Description
CC always becomes very depressed at the end of this month, he has checked his credit card yesterday, without any surprise, there are only 99.9 yuan left. he is too distressed and thinking about how to tide over the last days. Being inspired by the entrepreneurial spirit of "HDU CakeMan", he wants to sell some little things to make money. Of course, this is not an easy task.
As Christmas is around the corner, Boys are busy in choosing christmas presents to send to their girlfriends.

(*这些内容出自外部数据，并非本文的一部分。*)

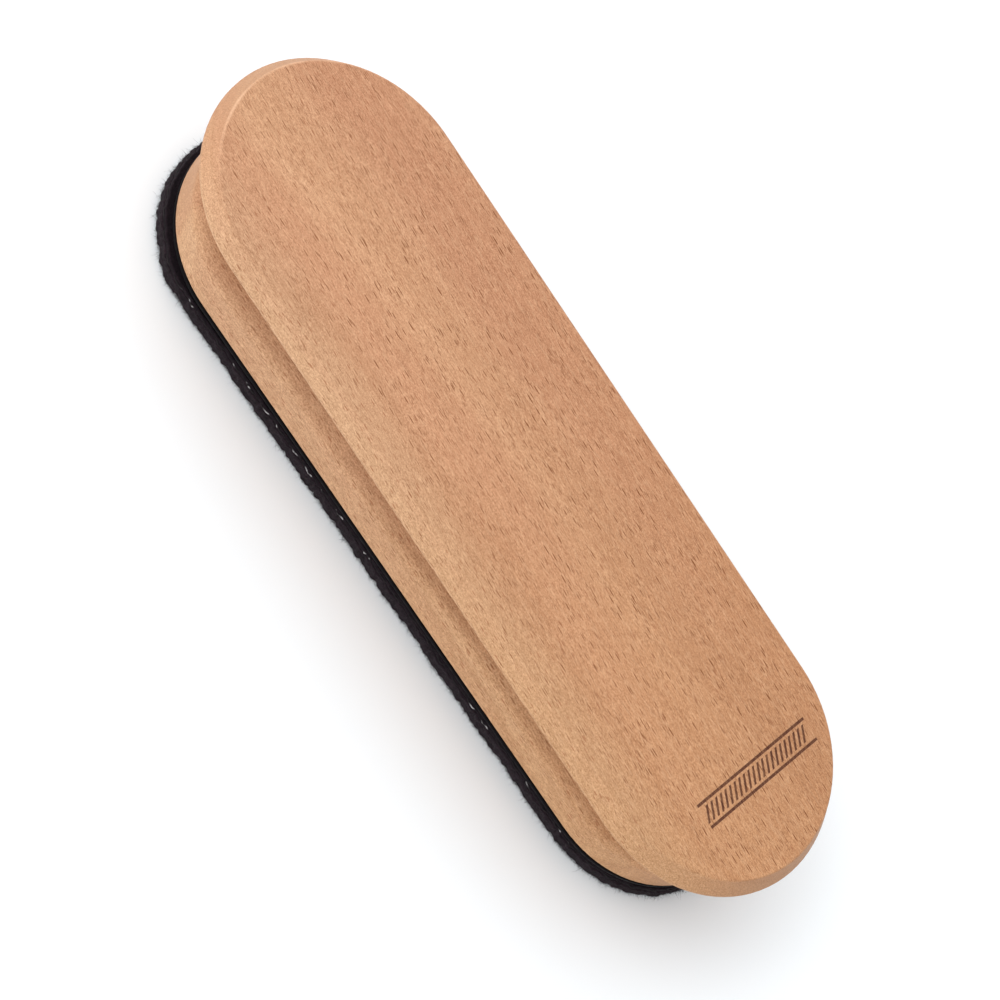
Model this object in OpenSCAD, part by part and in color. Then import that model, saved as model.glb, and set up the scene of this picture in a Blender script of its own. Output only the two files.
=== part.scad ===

It is believed that chain bracelet is a good choice. However, Things are not always so simple, as is known to everyone, girl‘s fond of the colorful decoration to make bracelet appears vivid and lively, meanwhile they want to display their mature side as college students. after CC understands the girls demands, he intends to sell the chain bracelet called CharmBracelet. The CharmBracelet is made up with colorful pearls to show girls‘ lively, and the most important thing is that it must be connected by a cyclic chain which means the color of pearls are cyclic connected from the left to right. And the cyclic count must be more than one. If you connect the leftmost pearl and the rightmost pearl of such chain, you can make a CharmBracelet. Just like the pictrue below, this CharmBracelet‘s cycle is 9 and its cyclic count is 2: 
Now CC has brought in some ordinary bracelet chains, he wants to buy minimum number of pearls to make CharmBracelets so that he can save more money. but when remaking the bracelet, he can only add color pearls to the left end and right end of the chain, that is to say, adding to the middle is forbidden.
CC is satisfied with his ideas and ask you for help.
Input
The first line of the input is a single integer T ( 0 < T <= 100 ) which means the number of test cases.
Each test case contains only one line describe the original ordinary chain to be remade. Each character in the string stands for one pearl and there are 26 kinds of pearls being described by ‘a‘ ~‘z‘ characters. The length of the string Len: ( 3 <= Len <= 100000 ).
Output
For each case, you are required to output the minimum count of pearls added to make a CharmBracelet.
Sample Input
3 aaa abca abcde
Sample Output
0 2 5 题意:给一个字符串,问至少需要增加几个字符使修改后的字符串含有至少两个循环节。此题给出两个基于KMP的思路。思路一:发现KMP的前缀next数组len-nxt[len]就是该字符串的最小循环节。
#include<iostream>
#include<cstring>
#include<cstdio>
#include<algorithm>
using namespace std;
const int maxn = 1e5 + 4;
char s[maxn];
int nxt[maxn];
int main(){
int T;
scanf("%d",&T);
while(T--){
scanf("%s",&s);
//next数组的构建
int j = 0, k = -1;
int len = strlen(s);
nxt[0] = -1;
while(j<len){
if(k == -1 || s[j] == s[k]){
j++;
k++;
nxt[j] = k;
}
else k = nxt[k];
}
//只有一个循环节
if(nxt[len] == 0){
printf("%d\n",len);
continue;
}
int pos = len - nxt[len];
int res;
//有完整的多个循环节
if(len % pos == 0) res = 0;
//不完整的循环节
else res = pos - len % pos;
printf("%d\n",res);
}
}
思路二:用一个该串作为模板串,从原串的第二个字符去匹配。相差的即为最小循环节。
#include<iostream>
#include<cstring>
#include<cstdio>
#include<algorithm>
using namespace std;
const int maxn = 1e5 + 4;
char s[maxn];
int nxt[maxn];
int main(){
int T;
scanf("%d",&T);
while(T--){
scanf("%s",&s);
//构建next数组
int j = 0, k = -1;
int len = strlen(s);
nxt[0] = -1;
while(j<len){
if(k == -1 || s[j] == s[k]){
j++;
k++;
nxt[j] = k;
}
else k = nxt[k];
}
//应用kmp
int i = 1; k = 0;
while(i<len){
while(k != -1 && s[i] != s[k]) k = nxt[k];
++i;
++k;
}
int pos = len - k;
int res = (pos - (len % pos)) % pos;
if(pos == len) res = len;
printf("%d\n",res);
}
}